Load-discharge relationships reveal the efficacy of manure application practices on sediment and phosphorus loss from agricultural fields

Authors: MILLER, MELISSA - Pennsylvania State University; GALL, HEATHER - Pennsylvania State University; Buda, Anthony; Saporito, Louis - Lou; Veith, Tameria - Tamie; WHITE, CHARLES - Pennsylvania State University; Williams, Chilton; BRASIER, KATHRYN - Pennsylvania State University; Kleinman, Peter; WATSON, JOHN - Pennsylvania State University

Submitted to: Agriculture Ecosystems and the Environment
Publication Type: Peer Reviewed Journal
Publication Acceptance Date: 11/3/2018
Publication Date: 11/17/2018
Citation: Miller, M.D., Gall, H.E., Buda, A.R., Saporito, L.S., Veith, T.L., White, C.M., Williams, C.F., Brasier, K.J., Kleinman, P.J., Watson, J.E. 2018. Load-discharge relationships reveal the efficacy of manure application practices on sediment and phosphorus loss from agricultural fields. Agriculture Ecosystems and the Environment. 272:19-28. https://doi.org/10.1016/j.agee.2018.11.001.
DOI: https://doi.org/10.1016/j.agee.2018.11.001

Interpretive Summary: Understanding linkages between landscape hydrology and field management is central to reducing sediment and phosphorus losses from agriculture. In this study, we evaluated the effects of shallow-disk manure injection and surface manure broadcasting on phosphorus and sediment loads in runoff. Results showed that shallow-disk manure injection lowered dissolved and total phosphorus losses relative to broadcasting, while sediment and particulate phosphorus losses were unaltered by manure application method. Findings highlight the potential of shallow-disk manure injection to reduce manure phosphorus losses in runoff.

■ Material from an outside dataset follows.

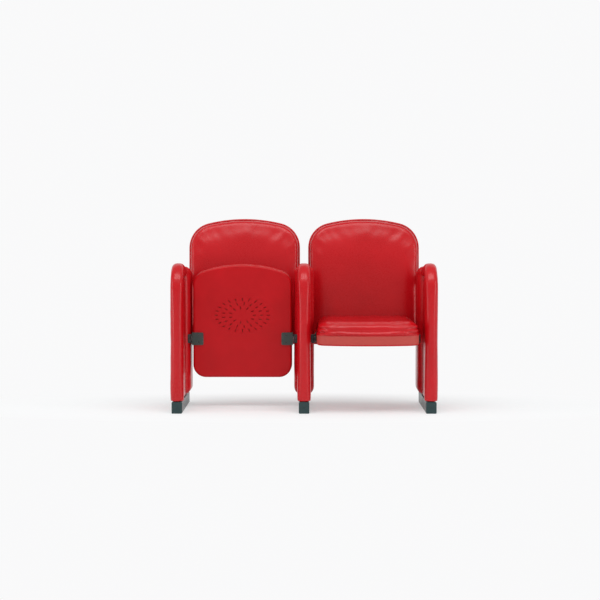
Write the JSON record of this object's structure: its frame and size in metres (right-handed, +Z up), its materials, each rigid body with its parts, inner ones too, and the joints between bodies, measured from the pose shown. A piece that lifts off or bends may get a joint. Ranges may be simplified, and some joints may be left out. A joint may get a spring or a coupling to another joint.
{
  "type": "tip up auditorium seat",
  "caption": "Pair of tip up auditorium seats with padded arms, domed padded backs and floor fixed foot bars, sharing the middle arm.",
  "frame": {"origin": "on the floor at the middle of the centre foot's two floor bolts", "axes": "+X across the pair, to the right when facing the seats from the front, +Y to the rear, +Z up"},
  "size_m": [1.254, 0.6778, 0.888],
  "materials": {
    "red_leather": "smooth grained red upholstery leather, semi gloss",
    "foot_paint": "dark green grey powder coat",
    "foot_plastic": "dark moulded plastic",
    "frame_steel": "black painted steel",
    "black_steel": "black powder coat",
    "pivot_paint": "dark green grey satin paint",
    "bush_polymer": "natural acetal",
    "stop_rubber": "black rubber",
    "plywood": "birch plywood",
    "zinc_screws": "zinc plated"
  },
  "bodies": {
    "stand": {"arm_bolster_centre": "red_leather", "arm_bolster_left": "red_leather", "arm_bolster_right": "red_leather", "arm_frame_centre": "frame_steel", "arm_frame_left": "frame_steel", "arm_frame_right": "frame_steel", "arm_panel_centre_left": "red_leather", "arm_panel_centre_right": "red_leather", "arm_panel_left_left": "red_leather", "arm_panel_left_right": "red_leather", "arm_panel_right_left": "red_leather", "arm_panel_right_right": "red_leather", "arm_roll_centre": "red_leather", "arm_roll_left": "red_leather", "arm_roll_right": "red_leather", "back_board_left": "plywood", "back_board_right": "plywood", "back_bracket_centre": "black_steel", "back_bracket_left": "black_steel", "back_bracket_right": "black_steel", "back_cover_left": "red_leather", "back_cover_right": "red_leather", "back_cushion_left": "red_leather", "back_cushion_right": "red_leather", "back_screws": "zinc_screws", "bearing_block_left_inner": "black_steel", "bearing_block_left_outer": "black_steel", "bearing_block_right_inner": "black_steel", "bearing_block_right_outer": "black_steel", "foot_caps_centre": "foot_plastic", "foot_caps_left": "foot_plastic", "foot_caps_right": "foot_plastic", "foot_centre": "foot_paint", "foot_left": "foot_paint", "foot_right": "foot_paint", "pivot_bush_left_inner": "bush_polymer", "pivot_bush_left_outer": "bush_polymer", "pivot_bush_right_inner": "bush_polymer", "pivot_bush_right_outer": "bush_polymer", "stop_stud_left_inner": "stop_rubber", "stop_stud_left_outer": "stop_rubber", "stop_stud_right_inner": "stop_rubber", "stop_stud_right_outer": "stop_rubber"},
    "left_seat": {"left_seat_board": "plywood", "left_seat_bracket_left": "pivot_paint", "left_seat_bracket_right": "pivot_paint", "left_seat_cushion": "red_leather", "left_seat_frame": "frame_steel", "left_seat_pan": "red_leather", "left_seat_screws": "zinc_screws", "left_seat_sound_panel": "red_leather"},
    "right_seat": {"right_seat_board": "plywood", "right_seat_bracket_left": "pivot_paint", "right_seat_bracket_right": "pivot_paint", "right_seat_cushion": "red_leather", "right_seat_frame": "frame_steel", "right_seat_pan": "red_leather", "right_seat_screws": "zinc_screws", "right_seat_sound_panel": "red_leather"}
  },
  "joints": [
    {"name": "left_seat_tip", "type": "hinge", "parent": "stand", "child": "left_seat", "pos_m": [-0.29, 0.024, 0.325], "axis": [1, 0, 0], "range_deg": [0, 90]},
    {"name": "right_seat_tip", "type": "hinge", "parent": "stand", "child": "right_seat", "pos_m": [0.29, 0.024, 0.325], "axis": [1, 0, 0], "range_deg": [-90, 0]}
  ]
}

Technical Abstract: Eutrophication and sedimentation are pervasive challenges in the Chesapeake Bay Watershed. Shallow-disk manure injection has been promoted to mitigate phosphorus (P) losses in runoff while largely maintaining the water quality benefits of no-till, including reducing particulate P and sediment losses. However, field studies seeking to quantify the effectiveness of shallow-disk injection as a P mitigation strategy are constrained by hydrologic variability across spatial and temporal scales. In this study, overland and subsurface flow from twelve plots in central Pennsylvania (PA) were measured and sampled for all P constituents and total solids (TS) from January 2013 to May 2017. We regressed loads of total P (TP), dissolved P (DP), particulate P (PP), and TS against flow depths to evaluate how P and TS losses changed with increasing flow. The results revealed dilution of all P constituents and near-chemostatic behavior (little change in concentration with change in flow) for TS for both application methods. Shallow-disk injection was found to be more effective than broadcasting in promoting dilution of DP, and to a lesser extent, TP. In contrast, the broadcast plots showed stronger dilution patterns than did the injection plots for PP, and there was no difference between application methods for TS. Variability among plots within each manure application practice was largely dependent on relative contributions of overland and subsurface flow due to increased dilution of P by subsurface flow. Overall, shallow-disk injection appears to be an effective practice to reduce DP and TP losses without negating the erosion-reducing benefits of no-till.